Your objective: From the listing below, pull out the lines that hold "image".

Excerpted records:
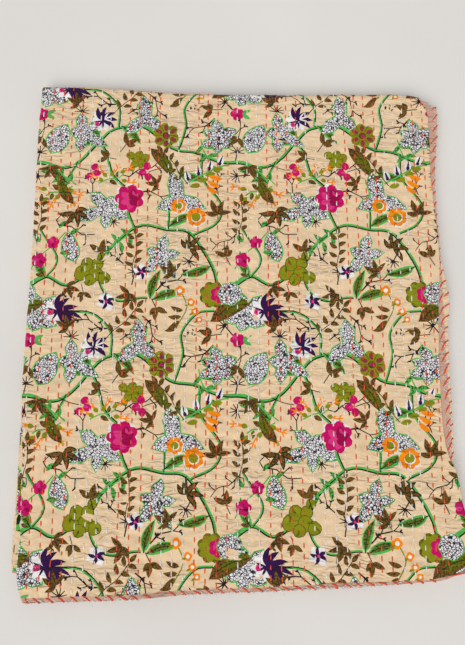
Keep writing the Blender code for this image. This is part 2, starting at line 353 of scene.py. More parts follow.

* * *

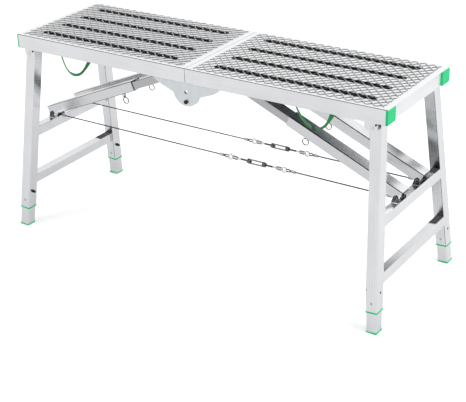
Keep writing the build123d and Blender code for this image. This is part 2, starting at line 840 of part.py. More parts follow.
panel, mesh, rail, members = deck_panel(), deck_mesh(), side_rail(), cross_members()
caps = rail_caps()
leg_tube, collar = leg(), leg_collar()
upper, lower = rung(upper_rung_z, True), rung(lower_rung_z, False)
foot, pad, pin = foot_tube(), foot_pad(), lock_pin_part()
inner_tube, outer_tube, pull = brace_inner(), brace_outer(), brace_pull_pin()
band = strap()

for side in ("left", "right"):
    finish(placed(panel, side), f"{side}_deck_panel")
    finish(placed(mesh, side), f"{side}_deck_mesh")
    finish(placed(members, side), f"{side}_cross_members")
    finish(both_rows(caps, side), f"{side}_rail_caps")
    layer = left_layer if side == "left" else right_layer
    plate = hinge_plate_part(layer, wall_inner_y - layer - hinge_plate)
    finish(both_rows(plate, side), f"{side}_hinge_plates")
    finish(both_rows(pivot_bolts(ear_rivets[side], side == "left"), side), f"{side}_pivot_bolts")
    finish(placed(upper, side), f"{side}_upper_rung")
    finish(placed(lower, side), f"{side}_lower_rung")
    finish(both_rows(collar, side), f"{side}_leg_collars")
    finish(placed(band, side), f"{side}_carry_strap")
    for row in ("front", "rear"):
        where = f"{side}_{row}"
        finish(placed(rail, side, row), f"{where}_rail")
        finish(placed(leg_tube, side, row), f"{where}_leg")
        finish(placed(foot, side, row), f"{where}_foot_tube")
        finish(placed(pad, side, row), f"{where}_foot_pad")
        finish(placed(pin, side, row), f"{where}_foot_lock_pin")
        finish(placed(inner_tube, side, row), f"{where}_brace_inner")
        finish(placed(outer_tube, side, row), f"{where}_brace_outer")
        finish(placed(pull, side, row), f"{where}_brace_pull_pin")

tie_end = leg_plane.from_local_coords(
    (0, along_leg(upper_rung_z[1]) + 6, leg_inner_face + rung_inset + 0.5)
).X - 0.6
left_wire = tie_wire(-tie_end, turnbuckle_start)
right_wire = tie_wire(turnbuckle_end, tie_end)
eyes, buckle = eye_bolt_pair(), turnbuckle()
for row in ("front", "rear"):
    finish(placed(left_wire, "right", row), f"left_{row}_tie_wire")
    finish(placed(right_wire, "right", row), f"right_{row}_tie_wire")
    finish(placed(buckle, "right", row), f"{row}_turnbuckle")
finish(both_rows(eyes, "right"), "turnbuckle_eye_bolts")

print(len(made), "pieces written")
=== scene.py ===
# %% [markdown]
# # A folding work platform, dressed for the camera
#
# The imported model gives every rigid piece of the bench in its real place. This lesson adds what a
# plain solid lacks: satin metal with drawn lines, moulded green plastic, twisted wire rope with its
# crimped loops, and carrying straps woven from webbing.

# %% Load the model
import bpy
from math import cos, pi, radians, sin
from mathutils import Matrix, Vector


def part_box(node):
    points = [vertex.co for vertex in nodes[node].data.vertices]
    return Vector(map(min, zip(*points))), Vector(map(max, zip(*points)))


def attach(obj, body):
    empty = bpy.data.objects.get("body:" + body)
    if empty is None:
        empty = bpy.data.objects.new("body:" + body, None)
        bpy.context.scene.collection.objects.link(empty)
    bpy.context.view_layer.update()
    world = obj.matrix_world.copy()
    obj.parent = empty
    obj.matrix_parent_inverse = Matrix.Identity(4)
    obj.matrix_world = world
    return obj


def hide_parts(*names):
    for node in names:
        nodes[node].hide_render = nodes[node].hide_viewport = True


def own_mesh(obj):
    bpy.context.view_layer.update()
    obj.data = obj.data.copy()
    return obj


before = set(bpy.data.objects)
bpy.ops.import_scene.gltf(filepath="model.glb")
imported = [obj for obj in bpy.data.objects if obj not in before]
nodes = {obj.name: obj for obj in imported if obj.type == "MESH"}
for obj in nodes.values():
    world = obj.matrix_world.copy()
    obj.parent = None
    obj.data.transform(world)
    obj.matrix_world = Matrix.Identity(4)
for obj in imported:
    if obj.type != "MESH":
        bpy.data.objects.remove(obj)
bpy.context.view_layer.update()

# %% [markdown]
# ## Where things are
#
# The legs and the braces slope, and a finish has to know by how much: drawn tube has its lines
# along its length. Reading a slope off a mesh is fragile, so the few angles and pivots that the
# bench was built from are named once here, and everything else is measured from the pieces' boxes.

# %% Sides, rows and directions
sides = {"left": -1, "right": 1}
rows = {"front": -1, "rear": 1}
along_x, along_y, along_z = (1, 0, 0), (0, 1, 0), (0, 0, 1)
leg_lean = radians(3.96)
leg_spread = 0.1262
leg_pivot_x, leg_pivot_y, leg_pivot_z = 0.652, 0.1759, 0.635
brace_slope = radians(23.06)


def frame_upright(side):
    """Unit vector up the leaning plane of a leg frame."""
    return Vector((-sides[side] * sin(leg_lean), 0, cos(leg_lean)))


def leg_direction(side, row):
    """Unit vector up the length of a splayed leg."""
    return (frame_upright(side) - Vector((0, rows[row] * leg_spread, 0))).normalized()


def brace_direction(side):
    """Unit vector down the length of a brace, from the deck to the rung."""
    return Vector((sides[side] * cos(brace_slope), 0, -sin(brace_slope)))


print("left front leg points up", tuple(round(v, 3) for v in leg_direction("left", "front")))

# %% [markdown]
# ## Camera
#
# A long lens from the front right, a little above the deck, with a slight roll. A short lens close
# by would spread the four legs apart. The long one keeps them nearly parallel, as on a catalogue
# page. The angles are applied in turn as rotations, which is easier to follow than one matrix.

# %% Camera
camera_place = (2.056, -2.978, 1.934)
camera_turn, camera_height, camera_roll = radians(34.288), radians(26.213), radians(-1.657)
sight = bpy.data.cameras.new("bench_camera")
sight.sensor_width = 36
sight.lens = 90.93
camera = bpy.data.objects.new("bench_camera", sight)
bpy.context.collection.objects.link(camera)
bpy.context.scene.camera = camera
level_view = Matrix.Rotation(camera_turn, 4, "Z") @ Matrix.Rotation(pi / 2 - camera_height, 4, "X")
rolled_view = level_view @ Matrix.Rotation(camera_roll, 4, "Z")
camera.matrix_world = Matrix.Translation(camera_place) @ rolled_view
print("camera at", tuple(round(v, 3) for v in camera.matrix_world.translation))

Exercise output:
Keep writing the Blender code for this image. This is part 2, starting at line 353 of scene.py. More parts follow.
Keep writing the build123d and Blender code for this image. This is part 2, starting at line 840 of part.py. More parts follow.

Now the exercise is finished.